Not so much for my own safety, not so much because they think the idea’s crazy, but a lot of people seem to think that the goal of the trip is unrealistic. I’ve gotten some feedback saying that it’s been compared to voluntourism, for example, and voluntourism is getting a back rap.

I’ve gotten a lot of feedback from people suggesting that the only reason that I can do something like this is because of my ‘white privilege,’ basically pointing out that it’s a perpetuation of Colonialism and ‘white privilege’ in me trying to go out there and help underprivileged people from the Southern Hemisphere.
Tonner's Jasper campsite before heading to British Columbia.

ie/ Do you worry that you won’t be able to complete this goal, and if you don’t, are you going to look at it as a failure?

dt/ I think that knowing myself, I most likely would look at it as a failure if I didn’t complete it. When I came back from my last [camper van] trip in December, I had intended to travel around Canada and the U.S. visiting all the states and provinces, and I didn’t accomplish that; and I did feel somewhat like a failure.

There’s times when I wondered if I would be able to go through it…what will happen, what are some of the obstacles I will have to face, and will I be able to face up to them?

I guess what scares me the most is: what do I do if I don’t complete this trip?
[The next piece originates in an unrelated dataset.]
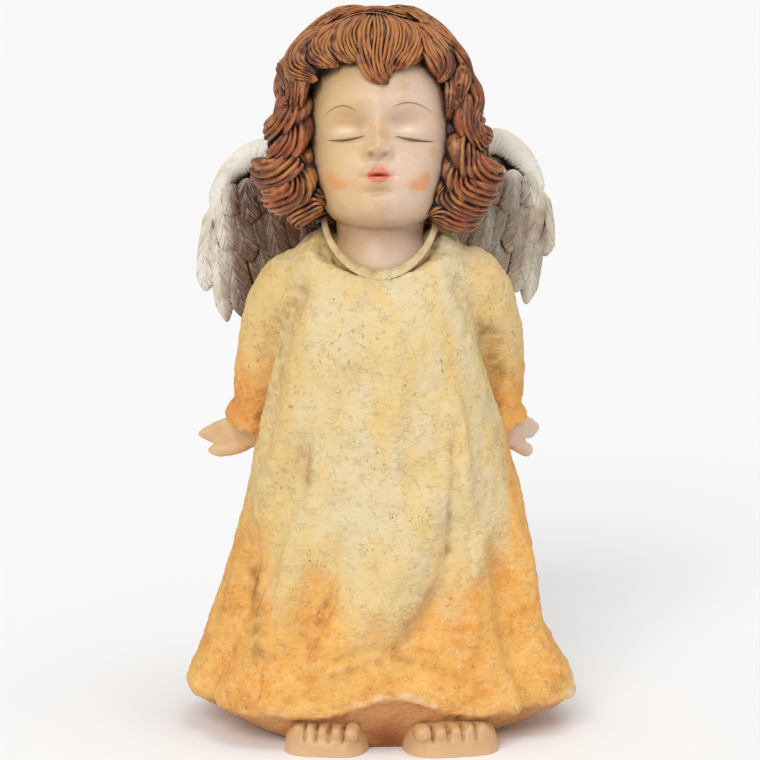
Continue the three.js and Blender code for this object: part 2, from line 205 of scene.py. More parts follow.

What do I do with my life? If I do complete the trip and I still don’t feel like I’ve made any sort of contribution, or like any of it was worthwhile, what do I do then?!

I think that’s my biggest worry, is what will that mean for the rest of my life? Will I have to settle for a mediocre life, you know, with a nine to five job, being settled in one place, which really isn’t what I want. That’s what scares me the most. 

ie/ What would you tell somebody who wants to travel or do something similar to this, but has nothing but excuses? What would you tell someone to motivate them?

dt/ You can tell people how things are or your experience with things, but is that truly motivating? First of all, I would tell people that – unlike what we all believe – traveling does not have to cost a lot of money. Traveling can be extremely cheap and I know countless people who travel the world with zero money on principle, so it doesn’t have to cost a fortune.

Traveling is not a scary experience. I would tell them that the world is not a scary place; we live in a world that’s better and safer and kinder than it’s ever been in the history of humanity!

The fear of the dangers and the obstacles is something that is always going to be there, but the more you try to put something off and make excuses for yourself, the less likely you are to do it.

So, if you’re truly passionate about traveling, you’ve got to forget about all of the things that you believe are standing in your way and just do it! You don’t need much, you just need the willingness to go ahead, challenge yourself and push your own boundaries.